COLLECTED MATERIAL ::
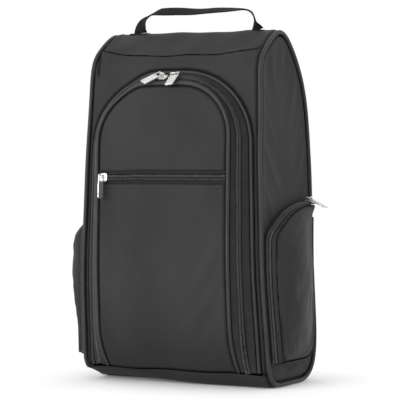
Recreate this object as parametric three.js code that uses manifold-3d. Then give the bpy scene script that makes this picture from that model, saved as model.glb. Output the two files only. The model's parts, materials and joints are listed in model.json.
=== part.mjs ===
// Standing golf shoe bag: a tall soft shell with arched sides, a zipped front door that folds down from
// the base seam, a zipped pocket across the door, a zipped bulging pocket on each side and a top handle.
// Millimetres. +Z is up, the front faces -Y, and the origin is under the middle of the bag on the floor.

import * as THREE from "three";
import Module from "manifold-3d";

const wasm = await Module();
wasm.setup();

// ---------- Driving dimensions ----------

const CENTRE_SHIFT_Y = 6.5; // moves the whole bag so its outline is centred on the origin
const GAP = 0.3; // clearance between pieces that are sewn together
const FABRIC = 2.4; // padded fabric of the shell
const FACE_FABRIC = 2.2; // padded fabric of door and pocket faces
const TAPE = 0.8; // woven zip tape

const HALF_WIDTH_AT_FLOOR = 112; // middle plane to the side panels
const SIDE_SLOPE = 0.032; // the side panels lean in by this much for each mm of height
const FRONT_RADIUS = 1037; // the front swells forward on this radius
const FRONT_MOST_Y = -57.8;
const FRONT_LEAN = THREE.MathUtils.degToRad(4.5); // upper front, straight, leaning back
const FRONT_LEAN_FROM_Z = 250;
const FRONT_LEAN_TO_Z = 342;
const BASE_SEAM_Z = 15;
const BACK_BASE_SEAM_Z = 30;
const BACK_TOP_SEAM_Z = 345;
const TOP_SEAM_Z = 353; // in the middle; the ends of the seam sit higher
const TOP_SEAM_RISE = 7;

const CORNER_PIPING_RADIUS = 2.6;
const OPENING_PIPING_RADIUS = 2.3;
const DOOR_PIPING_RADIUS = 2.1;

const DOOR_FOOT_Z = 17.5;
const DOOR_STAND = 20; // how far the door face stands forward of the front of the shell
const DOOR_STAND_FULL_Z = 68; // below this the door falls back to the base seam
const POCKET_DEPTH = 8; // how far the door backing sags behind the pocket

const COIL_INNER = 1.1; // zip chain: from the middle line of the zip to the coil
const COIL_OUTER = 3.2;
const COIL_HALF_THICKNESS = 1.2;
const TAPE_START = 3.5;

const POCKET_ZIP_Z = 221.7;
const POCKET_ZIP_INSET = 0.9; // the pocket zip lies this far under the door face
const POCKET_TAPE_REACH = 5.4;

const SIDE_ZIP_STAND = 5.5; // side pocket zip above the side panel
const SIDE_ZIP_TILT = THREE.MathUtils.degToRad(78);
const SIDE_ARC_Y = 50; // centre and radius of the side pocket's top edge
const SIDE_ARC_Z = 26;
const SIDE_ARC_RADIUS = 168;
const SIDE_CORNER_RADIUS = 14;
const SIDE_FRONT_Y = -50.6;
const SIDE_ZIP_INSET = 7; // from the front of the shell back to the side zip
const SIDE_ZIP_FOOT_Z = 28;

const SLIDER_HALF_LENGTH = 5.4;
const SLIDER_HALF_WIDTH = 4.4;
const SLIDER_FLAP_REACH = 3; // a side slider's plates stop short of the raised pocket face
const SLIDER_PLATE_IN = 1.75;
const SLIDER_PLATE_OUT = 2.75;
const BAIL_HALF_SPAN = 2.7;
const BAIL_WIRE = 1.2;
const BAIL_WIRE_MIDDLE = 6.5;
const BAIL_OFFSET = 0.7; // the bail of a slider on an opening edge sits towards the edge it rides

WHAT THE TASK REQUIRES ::
Begin with the first line of the data above and, please, print each line exactly until you have printed the line containing "const POCKET_DEPTH = 8;"; print nothing else.

RESULT ::
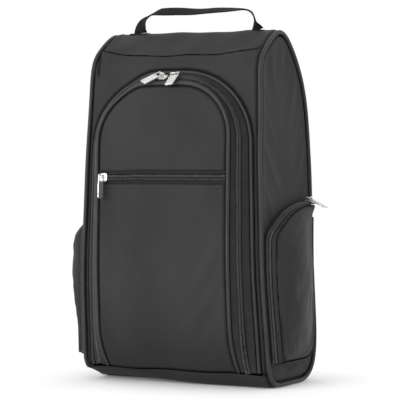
Recreate this object as parametric three.js code that uses manifold-3d. Then give the bpy scene script that makes this picture from that model, saved as model.glb. Output the two files only. The model's parts, materials and joints are listed in model.json.
=== part.mjs ===
// Standing golf shoe bag: a tall soft shell with arched sides, a zipped front door that folds down from
// the base seam, a zipped pocket across the door, a zipped bulging pocket on each side and a top handle.
// Millimetres. +Z is up, the front faces -Y, and the origin is under the middle of the bag on the floor.

import * as THREE from "three";
import Module from "manifold-3d";

const wasm = await Module();
wasm.setup();

// ---------- Driving dimensions ----------

const CENTRE_SHIFT_Y = 6.5; // moves the whole bag so its outline is centred on the origin
const GAP = 0.3; // clearance between pieces that are sewn together
const FABRIC = 2.4; // padded fabric of the shell
const FACE_FABRIC = 2.2; // padded fabric of door and pocket faces
const TAPE = 0.8; // woven zip tape

const HALF_WIDTH_AT_FLOOR = 112; // middle plane to the side panels
const SIDE_SLOPE = 0.032; // the side panels lean in by this much for each mm of height
const FRONT_RADIUS = 1037; // the front swells forward on this radius
const FRONT_MOST_Y = -57.8;
const FRONT_LEAN = THREE.MathUtils.degToRad(4.5); // upper front, straight, leaning back
const FRONT_LEAN_FROM_Z = 250;
const FRONT_LEAN_TO_Z = 342;
const BASE_SEAM_Z = 15;
const BACK_BASE_SEAM_Z = 30;
const BACK_TOP_SEAM_Z = 345;
const TOP_SEAM_Z = 353; // in the middle; the ends of the seam sit higher
const TOP_SEAM_RISE = 7;

const CORNER_PIPING_RADIUS = 2.6;
const OPENING_PIPING_RADIUS = 2.3;
const DOOR_PIPING_RADIUS = 2.1;

const DOOR_FOOT_Z = 17.5;
const DOOR_STAND = 20; // how far the door face stands forward of the front of the shell
const DOOR_STAND_FULL_Z = 68; // below this the door falls back to the base seam
const POCKET_DEPTH = 8; // how far the door backing sags behind the pocket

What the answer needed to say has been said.